Since the late ’90s, the ACLJ has expanded into Europe, Russia, Africa and South America to promote its ultraconservative social agenda. Its European arm successfully stopped marriage equality campaigns in the Czech Republic and has lobbied to stop embryonic stem cell research in the European Union. In 2012 the ACLJ submitted a “friend of the court,” or amicus brief to the European Commission of Human Rights opposing a transgender woman’s right to marry. The group has supported anti-gay propaganda in Russia and legal campaigns against gay and lesbian rights in Brazil.

In 2009 the ACLJ opened offices in Zimbabwe, to “provid[e] legal training and legal research facilities to attorneys throughout the country.” Jordan Sekulow, Jay Sekulow’s son and the co-director of CASE, met with the Zimbabwean vice president and other leaders of the repressive dictator Robert Mugabe’s ZANU-PF political party. The Human Rights Campaign included Jordan Sekulow in its 2014 report “The Export of Hate,” which profiled leaders of anti-LGBT organizations around the world.

The African wing of the ACLJ helped distribute a pamphlet that advocated for constitutional prohibitions on abortion and for “sexual relations between partners of the same-sex, bestiality, and other perversions to remain a criminal activity.” (Homosexuality has been illegal in Zimbabwe since 2006.) The constitution now includes a clause requiring Parliament to “protect the lives of unborn children.” An effort by the ACLJ to put a similar constitutional ban on abortion in Kenya’s new constitution failed.

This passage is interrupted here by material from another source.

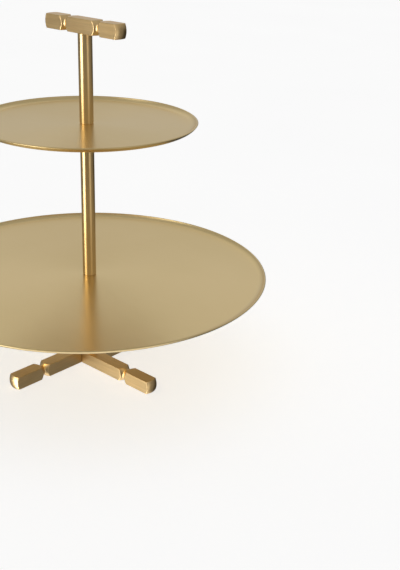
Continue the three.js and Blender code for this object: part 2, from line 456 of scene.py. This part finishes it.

It’s unclear how far Sekulow’s success in fighting Christian “culture wars” in other parts of the planet will help him fight for his latest client. Since his first Supreme Court case, in 1987, when multiple media outlets reported on his aggressive demeanor toward the justices, he has been known among civil liberties attorneys as an adroit litigator and a “true believer.”

But since his last Supreme Court case, in 2008, Sekulow has used much of his time to burnish his image as a cable news analyst. He also hosts a radio show, “Jay Sekulow Live!” which is syndicated on satellite radio and takes a Christian right approach to discussing law and civil liberties.

Even the ACLJ seems to have taken a step back from litigating civil liberties cases on behalf of groups in the Christian right, and has become instead a focal point for social media chatter on the threat of the Islamic State, the fight to defund Planned Parenthood, and the persecution of Christians in Africa and the Middle East. The latest lawsuit the ACLJ has announced is against the Department of Justice, to get records of former Attorney General Loretta Lynch’s June 2016 meeting with Bill Clinton. The ACLJ’s most common course of action these days is to submit unsolicited amicus briefs to judges considering a ruling on civil liberties.

Still, there is no denying Sekulow’s polished approach to the media, or how that might come in handy in the coming months. “He’s going to be the Lanny Davis of this,” a source familiar with Trump’s legal team told Axios, in reference to the telegenic lawyer who represented Bill Clinton during the Whitewater scandal.